Pour l’instant, je m’efforce de tout mettre en place pour éterniser notre pouvoir. Nous vivons le passage vers une monarchie républicaine qui fait élire son souverain tous les cinq ans tout en lui assurant le succès sans qu’il ne se donne la peine de faire une campagne électorale ou solliciter la confiance des électeurs par un tout petit message. On se contentera du rôle qu’auront à jouer  les courtisans de la cour.

Quand je lis les commentaires de certains de ces sujets sur les réseaux sociaux et en réaction à l’information relayée par le seul quotidien algérien Echourouq, je me réjouis et cela m’encourage à persévérer pour faire perdurer le pouvoir des Bouteflika. Certains de ces sujets n’ont vu aucun inconvénient à ce que mon frère amasse une fortune de 245 millions de dollars. Il y en a même un qui a trouvé que « c’est méritée pour un homme qui a sacrifié sa vie pour l’Algérie.» D’autres n’ont pas manqué de voir, à travers la divulgation de cette information, une manœuvre marocaine pour  déstabiliser l’Algérie. D’autres encore, nourris au discours de la guerre des clans, pointent du doigt le DRS. Mais, quelques soient leurs divergences, ces braves sujets ne succombent jamais à l’influence des forces hostiles à notre pouvoir et ne voient aucun inconvénient à ce que Abdelaziz Bouteflika poursuive son œuvre à la tête de l’Etat algérien même à partir de son lit de douleur. Et si nécessaire c’est à moi, son frère, de prendre la lourde responsabilité de poursuivre cette œuvre puisqu’il ne peut y avoir personne d’autre que moi aussi fidèle et loyal au président.

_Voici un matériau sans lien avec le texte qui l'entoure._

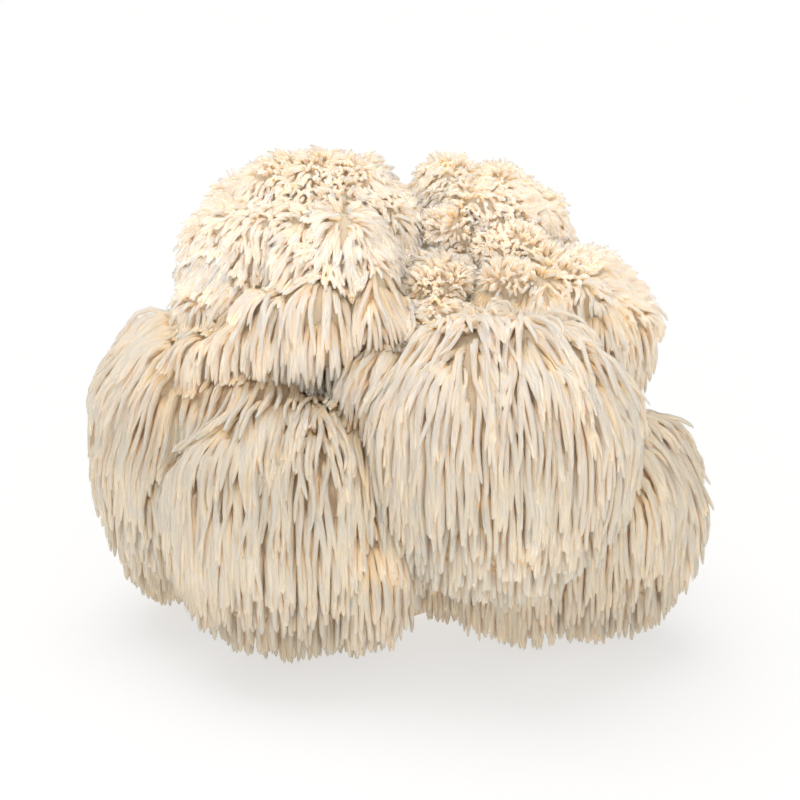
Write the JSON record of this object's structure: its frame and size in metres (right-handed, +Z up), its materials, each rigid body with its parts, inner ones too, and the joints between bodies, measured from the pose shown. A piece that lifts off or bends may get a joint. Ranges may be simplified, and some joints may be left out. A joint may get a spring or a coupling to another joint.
{
  "type": "lion's mane mushroom",
  "caption": "Lion's mane mushroom: rounded lobes grown together, clothed in hanging cream spines, cut flat at its base.",
  "frame": {"origin": "centre of the flat face where the mushroom was cut from its log, on the surface that it rests on", "axes": "+Z up, away from the cut face; -Y towards the side that the picture shows; +X to the right seen from there"},
  "size_m": [0.2225, 0.1885, 0.1683],
  "materials": {
    "spines": "waxy soft flesh, pale cream spines with warm tan roots"
  },
  "bodies": {
    "root": {"fruiting_body": "spines"}
  },
  "joints": []
}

L’amour du peuple algérien

J’ai la certitude que les Algériens aiment les Bouteflika. Et ce ne sont pas les quelques aigris et autres inconscients qui me démentiraient. Quelqu’un qui est inconscient de ses propres intérêts et qui ne cherche pas à tirer profit de ce que nous pouvons lui offrir ne peut pas servir les intérêts de la communauté. Ce ne sont pas, non plus, les quelques agitateurs du mouvement « BARAKAT » qui me feraient plier moi, Saïd Bouteflika le seul à avoir réussi à mettre à mes pieds ces supposés puissants généraux. A commencer par leur chef, le sergent Garcia …Salah, le chef d’état major, qui ne jure pus que par moi, le petit et frêle Saïd.

Ma puissance face à ces généraux se confirme de jour en jour. Comme l’année passée quand j’avais hospitalisé le président à Paris, aucun d’eux n’avait osé mettre son nez dans les affaires familiales en cherchant à avoir de ses nouvelles. Ils ont compris que cela relève du secret de famille. C’est la même chose aujourd’hui. Depuis le 15 juillet, le président est au repos et aucun général n’a demandé à le voir ou à lui parler. Je suis leur seul interlocuteur. Les affaires familiales et le secret de famille ne relèvent pas de leurs prérogatives. Et ça, ils l’ont bien compris les Gaïd Salah, Toufik and co.